By Gary Stringer, Kim Escue and Chad Keller, Stringer Asset Management

Though we believe long-term fundamentals look attractive for oil and energy stocks, we expect near-term volatility to continue in the wake of geopolitical tensions. Risks from trade wars and sanctions linger and the potential upside for the broad oil and energy sectors in the near-term does not outweigh the downside risk in our opinion.

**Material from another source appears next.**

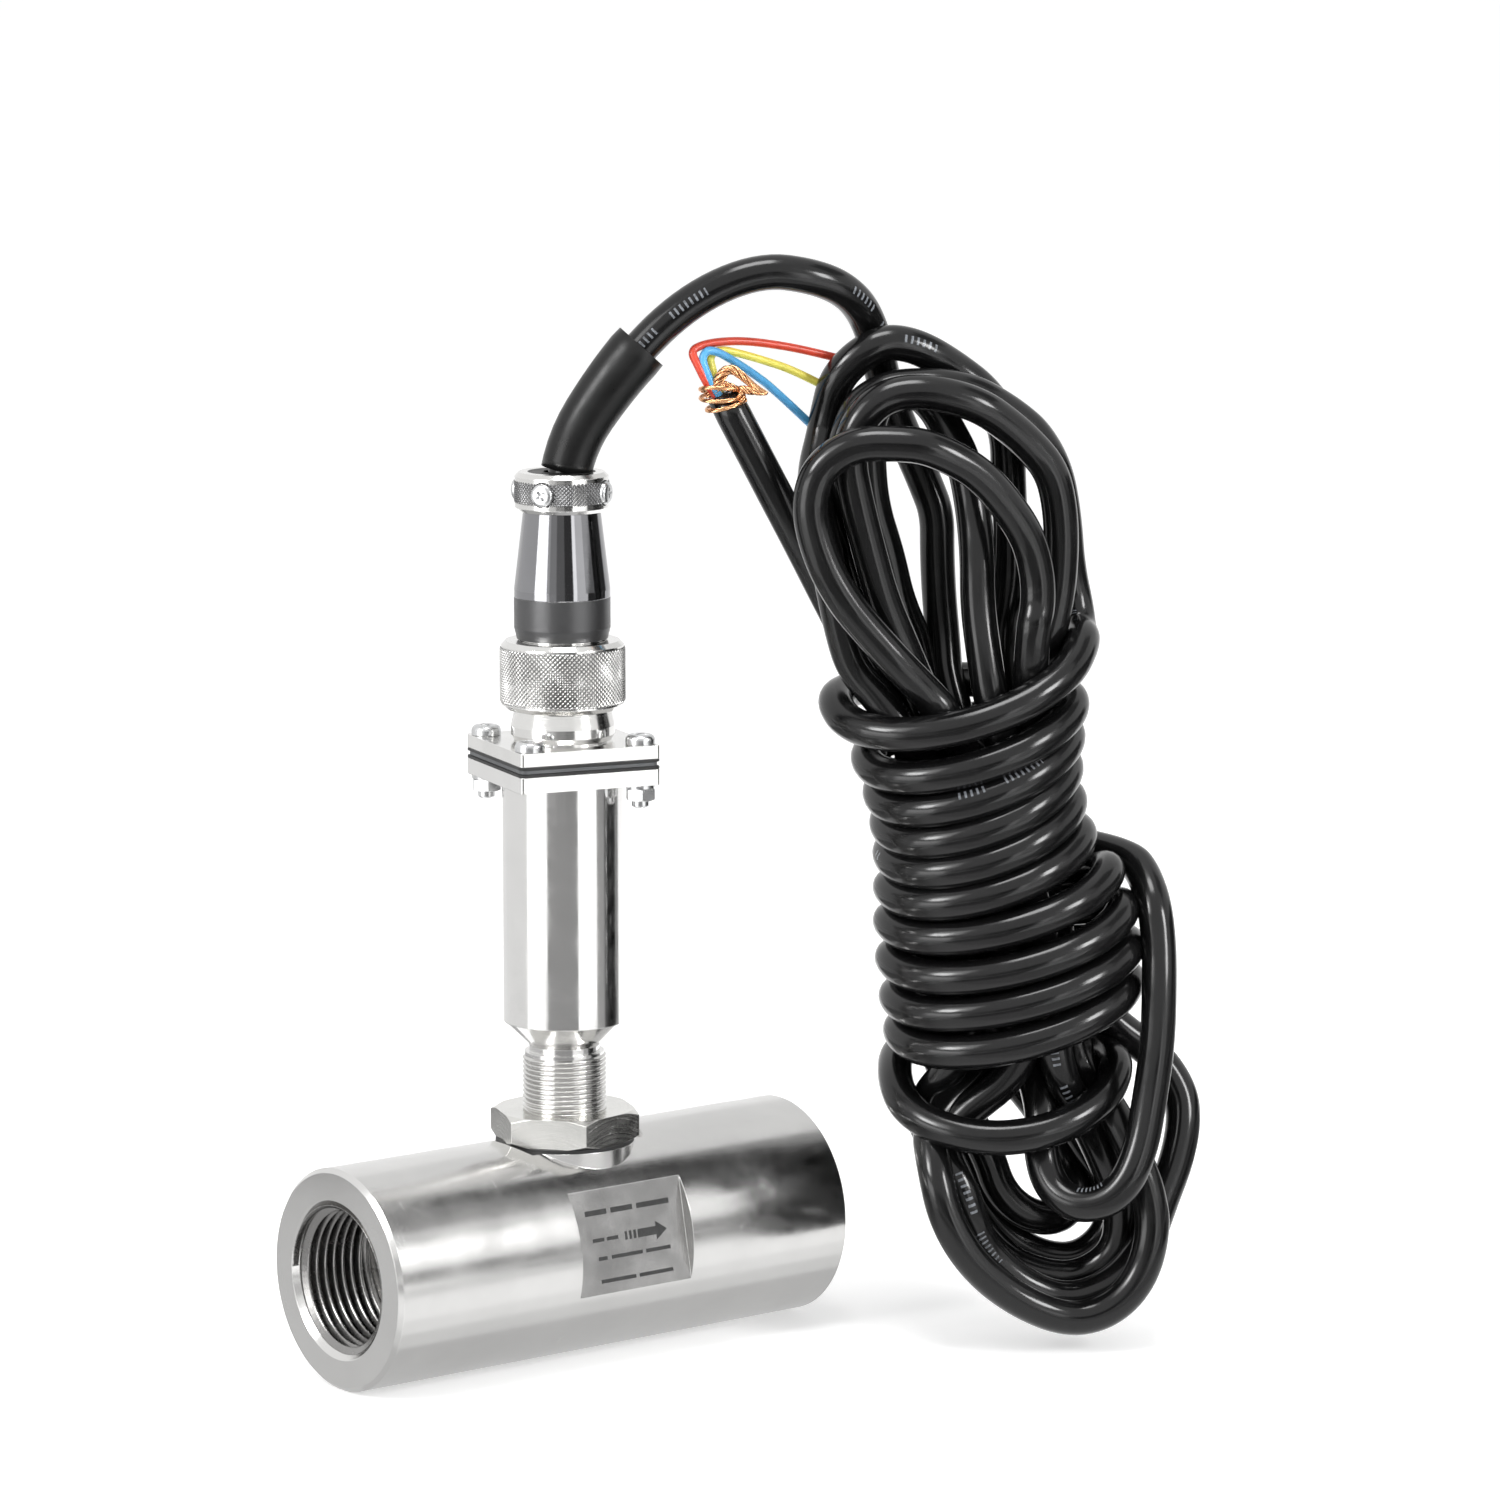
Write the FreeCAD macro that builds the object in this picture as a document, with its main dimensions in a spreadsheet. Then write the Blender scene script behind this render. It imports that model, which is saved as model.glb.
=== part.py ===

However, we do find value in energy Master Limited Partnerships (MLPs), which are traded on national exchanges like equity securities, but offer some tax benefits due to their limited partnership structure. With a recent decoupling from oil prices, depressed valuations, and stable interest rates, we think MLPs are attractive, especially for income investors seeking high dividends and diversification from traditional income products.

FERC CHANGES TO MLP SPACE

In March of this year, the Federal Energy Regulatory Commission (FERC) came out with a change that would take away an important income tax allowance used by cost of service pipeline MLPs. This rule adjustment threatened the profitability and dividends of a specific subset of MLPs, along with heightening the risk of a shrinking universe as more MLPs would find converting to a C-corp structure more appealing without the tax allowance. As is often typical, investors threw the baby out with the bathwater and the broad MLP sector was affected. While the ruling only impacted a small number of interstate pipelines and was not expected to have an impact for some years, the news was met with a large selloff within the MLP universe.

In July, FERC announced the new tax allowance rule would not impact certain MLPs that have a corporate parent company. This has eased some of the strain in the MLP market and prices have moved back up from their lows, but prices remain attractive in our opinion, especially for income investors that benefit from the high dividend yield.

RECENT DIVERGENCE FROM OIL PRICES

Over the past several months, the MLP sector has decoupled and correlations to oil prices have fallen. If this trend continues, we would expect to see less volatility in the shorter-term from geopolitical risks, as well as from stabilized interest rates and more favorable tax rulings.

THE OUTLOOK IS GOOD FOR MLPS

All together, we think this is a positive backdrop for the MLP space. The MLP sector can be interest rate sensitive, and with our current view that longer term interest rates will not move up significantly from here, this is a favorable environment for the sector. Additionally, MLPs can provide a nice income stream for those investors looking to diversify their sources of income.

However, we are concerned about the longer-term trend of MLPs switching to C-corps that began years back when Kinder Morgan converted. While the latest FERC ruling takes some of the pressure off, the tax spread between the MLP structure and the C-Corp will remain wider and advantageous for most MLPs. In general, there are other factors driving the decision to convert to a C-Corp or not, such as the access and the cost of capital, and how the MLP would value as a C-Corp. Despite recent developments with the FERC ruling, this conversion trend should be watched as dedicated MLP ETFs would become more concentrated with fewer holdings.

When coupled with a diversified asset allocation, MLPs can help increase the diversification and enhance the potential for returns and income. In the current environment, we favor MLP ETFs that focus on midstream businesses, such as pipelines. Our outlook for interest rates over the near term, attractive valuations, and potentially reduced volatility should bode well for the sector. Additionally, many MLP ETFs can provide access to this market without the tax filing headaches associated with K-1s.

This article was written by Gary Stringer, CIO, Kim Escue, Senior Portfolio Manager, and Chad Keller, COO and CCO at Stringer Asset Management, a participant in the ETF Strategist Channel.

DISCLOSURES

Any forecasts, figures, opinions or investment techniques and strategies explained are Stringer Asset Management, LLC’s as of the date of publication. They are considered to be accurate at the time of writing, but no warranty of accuracy is given and no liability in respect to error or omission is accepted. They are subject to change without reference or notification. The views contained herein are not be taken as an advice or a recommendation to buy or sell any investment and the material should not be relied upon as containing sufficient information to support an investment decision. It should be noted that the value of investments and the income from them may fluctuate in accordance with market conditions and taxation agreements and investors may not get back the full amount invested.

Past performance and yield may not be a reliable guide to future performance. Current performance may be higher or lower than the performance quoted.

The securities identified and described may not represent all of the securities purchased, sold or recommended for client accounts. The reader should not assume that an investment in the securities identified was or will be profitable.

Data is provided by various sources and prepared by Stringer Asset Management, LLC and has not been verified or audited by an independent accountant.